After pursuing an undergraduate degree in psychology from Pomona College and both an M.A. and Ph.D. in organizational psychology from the University of Michigan, James built a career around sharing the benefits of that discipline with executive leaders and college students alike, all the while honing research interests in areas of crisis management and gender and racial workplace diversity.

James, who stepped into her new role at Goizueta on July 15, reflects on how refocusing her ambitions has brought her to the helm of one of the nation's top business schools — to date, she is among only a handful of African American women to lead an elite U.S. business college.

She replaces interim dean Maryam Alavi, now dean of Georgia Institute of Technology's Scheller College of Business.

"I'm delighted to be here," James says. "The caliber of thought leadership that exists within our faculty is outstanding, and we have a tremendous talent pool in our students, who are primed to create the leadership of the next generation of companies."

A calling in the classroom

In coming to Emory, James values the opportunity to return to an academic setting that she knows well — she taught core organizational behavior classes at Goizueta in the late 1990s.

After earning her Ph.D., James found herself weighing opportunities in both academia and business — having taken off time during graduate school to do management development work for American Express, she'd had exposure to both realms.

An advisor urged her to try teaching, if only for a year. Twenty years later, James knows she made the right choice.

"As I was graduating, I had an offer from Pfizer (pharmaceuticals) about the same time that Viagra was coming onto the market — and I turned it down," she says, laughing over the sting of lost stock options.

"But I tell myself I'm much better off. Both my parents were teachers, so education was very much a part of my background and what I wanted to do with my life — a feeling that I was serving a meaningful purpose."

Workplace diversity research

After teaching at Freeman School of Business at Tulane University, James joined Goizueta as an assistant professor in 1998, where she began shifting her research focus.

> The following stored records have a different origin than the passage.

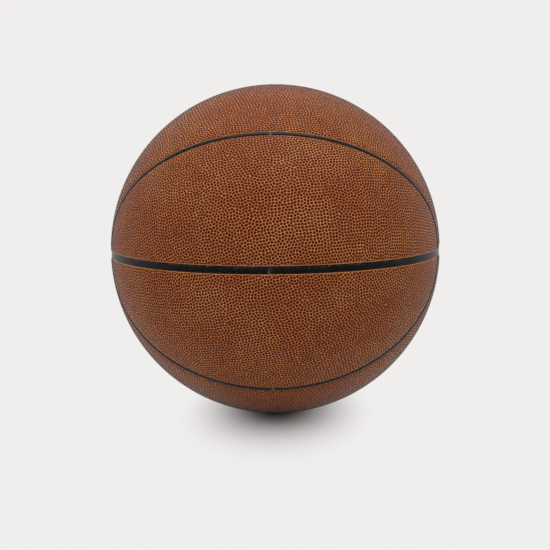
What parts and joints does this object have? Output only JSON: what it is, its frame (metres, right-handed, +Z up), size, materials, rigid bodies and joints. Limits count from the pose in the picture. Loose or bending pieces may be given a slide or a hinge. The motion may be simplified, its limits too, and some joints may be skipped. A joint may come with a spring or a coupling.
{
  "type": "basketball",
  "caption": "Inflated round court ball: pebbled leather panels between black rubber seam strips, over a carcass, thread winding and air bladder, with a pull-out needle valve plug.",
  "frame": {"origin": "centre of the ball", "axes": "+Z up through the top of the upright seam; the wide seam is level at Z = 0; -Y is the front, towards the middle of the front loop seam; the valve faces +Y and up"},
  "size_m": [0.24, 0.2398, 0.24],
  "materials": {
    "cover_leather": "satin",
    "backing_foam": "matte",
    "seam_rubber": "satin",
    "carcass_rubber": "matte",
    "winding_thread": "satin",
    "bladder_rubber": "satin",
    "valve_rubber": "satin",
    "plug_rubber": "satin",
    "patch_rubber": "matte",
    "weight_rubber": "matte"
  },
  "bodies": {
    "ball": {"front_upper_panel": "cover_leather", "front_lower_panel": "cover_leather", "back_upper_panel": "cover_leather", "back_lower_panel": "cover_leather", "front_crown_panel": "cover_leather", "front_base_panel": "cover_leather", "back_crown_panel": "cover_leather", "back_base_panel": "cover_leather", "front_upper_backing": "backing_foam", "front_lower_backing": "backing_foam", "back_upper_backing": "backing_foam", "back_lower_backing": "backing_foam", "front_crown_backing": "backing_foam", "front_base_backing": "backing_foam", "back_crown_backing": "backing_foam", "back_base_backing": "backing_foam", "band_strip": "seam_rubber", "upright_upper_strip": "seam_rubber", "upright_lower_strip": "seam_rubber", "front_loop_upper_strip": "seam_rubber", "front_loop_lower_strip": "seam_rubber", "back_loop_upper_strip": "seam_rubber", "back_loop_lower_strip": "seam_rubber", "carcass": "carcass_rubber", "thread_winding": "winding_thread", "bladder": "bladder_rubber", "valve_housing": "valve_rubber", "valve_patch": "patch_rubber", "balance_weight": "weight_rubber"},
    "plug": {"valve_plug": "plug_rubber"}
  },
  "joints": [
    {"name": "plug_pull", "type": "slide", "parent": "ball", "child": "plug", "axis": [0, 0.9205, 0.3907], "range_m": [0, 0.024]}
  ]
}
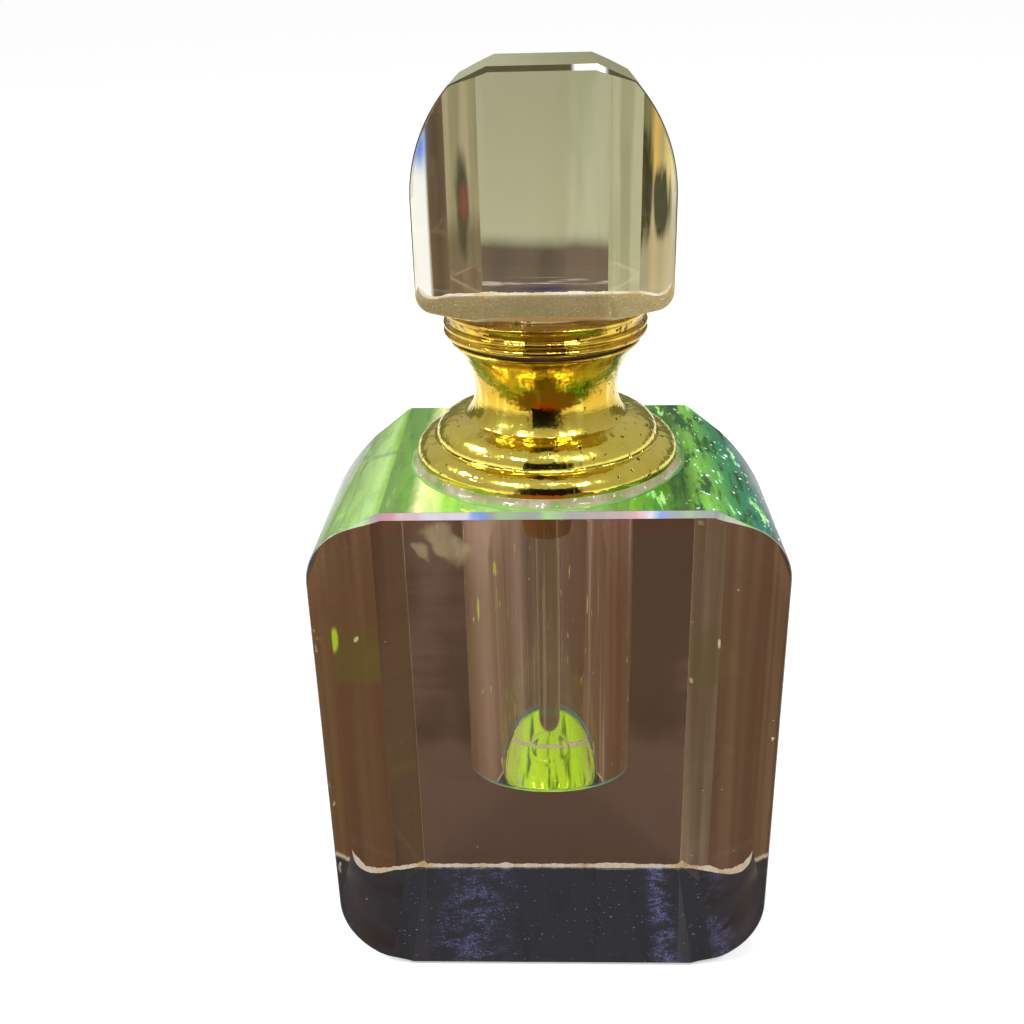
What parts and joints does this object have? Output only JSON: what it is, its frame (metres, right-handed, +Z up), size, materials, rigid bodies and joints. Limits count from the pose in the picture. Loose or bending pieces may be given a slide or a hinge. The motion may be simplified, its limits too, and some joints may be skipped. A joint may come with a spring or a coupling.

Initially, her research was inspired by obstacles she'd seen her mother encounter in her professional life. "She would have to leave an organization in order to get a promotion, but didn't find that to be the case for other people," James says.

"I wanted to understand what that phenomenon was all about, the value of network relationships and how majority and minority individuals find support."

While at Emory, James began collaborating with colleagues on issues of gender and women in executive roles, too.

"At the time, there were a number of corporate crises going on (such as Enron)," she recalls. "Through my research, I discovered that when diversity became a challenge — often resulting in discrimination lawsuits — companies moved into crisis mode. So I started exploring that."

After three years at Emory, marriage and job opportunities led her to the University of Virginia, where she has served as a professor, associate dean for diversity, and senior associate dean for executive education at the business school.

During that time, James saw the campus become a living laboratory in crisis management when backlash erupted over attempts to dismiss President Teresa Sullivan — an experience that would become fodder for soon-to-be published research, James acknowledges.

In her new role at Emory, James sees herself as Goizueta's chief ambassador, elevating the stature of the school for external constituents and attracting the best faculty, staff and students to ensure "a visibility that rivals any top 10 business school," she says.

For now, James anticipates spending time exploring "the inner workings of the school, what matters to our staff and students," as well as building enhanced engagement with both alumni and the corporate community.

And she's already in meetings about expanding campus collaborations between the business school and health sciences. "We have a good start there, but health care is the issue of this century and it's not going to go away. There is a tremendous need for the health care community to have strong partnerships with business — it affects so much of the economy," she says.